Skyllas-Kazacos is a genuine unknown to the Australian public. Yes if you Google her plenty comes up, but even amongst my friends not one seems to have heard of her, and that’s pretty much a collection of environmentalists and science enthusiasts. Yet her work stands a fair chance of transforming the electricity sector, and with it the whole issue of climate change.
Renewable energy suffers from the problem of being intermittant. The only form you can turn on and turn off are hydro power – which comes with pretty big environmental problems, and has limited sites. Geothermal also fits the bill; technically it’s not renewable, although it’s usually placed there and is similarly low on carbon emissions. However, so far geothermal isn’t cost-effective at most locations so we’re stuck with various forms of solar, wind and maybe wave, all of which don’t run all the time.
Opponents of renewables, and even some supporters, see this as an insurmountable problem for powering most of society on clean energy. You don’t have to hang around forums discussing the issue for long before you find people saying this. It’s almost as if batteries didn’t exist.
Nevertheless, there are plenty of problems with the batteries we do have. Either they don’t store that much electricity, or they’re hellish expensive or both. Many also leak toxic chemicals, don’t store well for long periods, take long times to charge up or only survive a limited number of charges before their performance degrades.
Which is why the vanadium redox batteries, Skyllas-Kazacos’ invention, are pretty damn cool. At the moment they’re expensive, but that’s because they’re manufactured using inefficient, labor-intensive techniques. As demand grows – and demand certainly is growing – manufacturing will improve and the prices will come down. There’s nothing inherently expensive about the technology. The only essential ingredient is the vanadium, and there are huge reserves of that. Prices spiked briefly when demand for top-quality construction steel steel went up before the Bejing Olympics, but now that more mines have come on line they’re back down to reasonable levels.
The chemistry involved is very neat, even to someone who finds chemistry the least interesting of the sciences. Vanadium has four charge states. So one one side of the battery you can have V2+ ions turning to V3+, and losing an electron in the process. The electron crosses a membrane and turns V5+ ions to V4+. By having vanadium on both sides the problems of damage to the battery when the electrolytes mix is removed, a major reason these batteries have a much longer lifespan than the alternatives.
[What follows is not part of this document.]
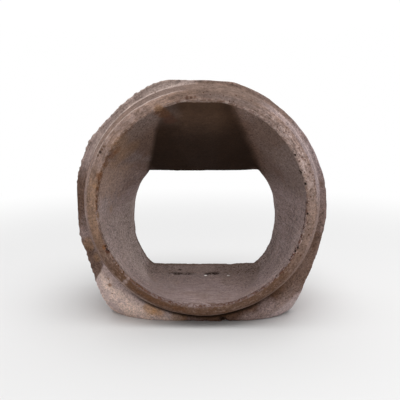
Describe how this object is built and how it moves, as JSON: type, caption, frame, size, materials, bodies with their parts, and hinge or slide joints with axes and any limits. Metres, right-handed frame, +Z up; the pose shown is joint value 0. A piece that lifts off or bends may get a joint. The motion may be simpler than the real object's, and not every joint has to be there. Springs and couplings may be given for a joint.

Another neat thing is that the electrolytes are a different colour for each charge state, (see image) so you can measure how much charge is left in the battery by eye. Vanadium batteries are not damaged by overcharging of overdraining, and you can access all the energy stored in them.
Ok obviously there is a catch or we’d all be using them right now. Actually, on their invention there we a lot of catches. When Skyllas-Kazacos first demonstrated the idea worked the membranes available were bad and limited performance. That’s largely been fixed. Other problems remain, like the fact that the energy density is quite low so the batteries are large and bulky. Some people think they have an answer to that, but Skyllas-Kazacos is not convinced they’ve nailed it yet. Another problem, possibly also solved by the same research, is that the batteries only work well at a limited range of temperatures. This is a problem, but nothing that can’t be fixed with some good insulation, at least when you are talking about a back-up for standing energy.
Some have proposed vanadium batteries for cars, and they do offer a lot of potential there. If you run out of juice you wouldn’t need to spend hours charging your battery up, or replacing the whole thing on the Better Place model, you’d just roll into a power station, change over the electrolyte in minutes and leave the used electrolyte behind to be recharged by the station.
To get there we’re going to have to make a lot of improvements – energy density and temperature range in particular. However, if you’re talking about providing storage for wind or solar systems such developments aren’t needed, it’s just about getting the cost down through more efficient manufacturing processes.
All of this didn’t count for much in the days when solar and wind were really expensive. However, wind in many locations is now cheaper per kilowhat hour than coal, even without properly pricing carbon dioxide or more local pollutants. Solar costs a lot more, but as I regularly note, the price is falling so fast this won’t be the case for long.
Obviously it’s never going to be free to provide the back-up solar and wind need, but we’ve reached the point where all that is needed to bring the price of renewables plus storage into the same ballpark as coal is economies of scale from greater production. New technological breakthroughs would be nice, but they’re icing on the cake. Factor in a price on carbon and any location with a reasonable amount of sun and wind compared to the demand can be run this way. It’ll be harder where only one form of renewable energy is abundantly available, because the back-up will have to last a lot longer, but that’s certainly not Australia’s problem.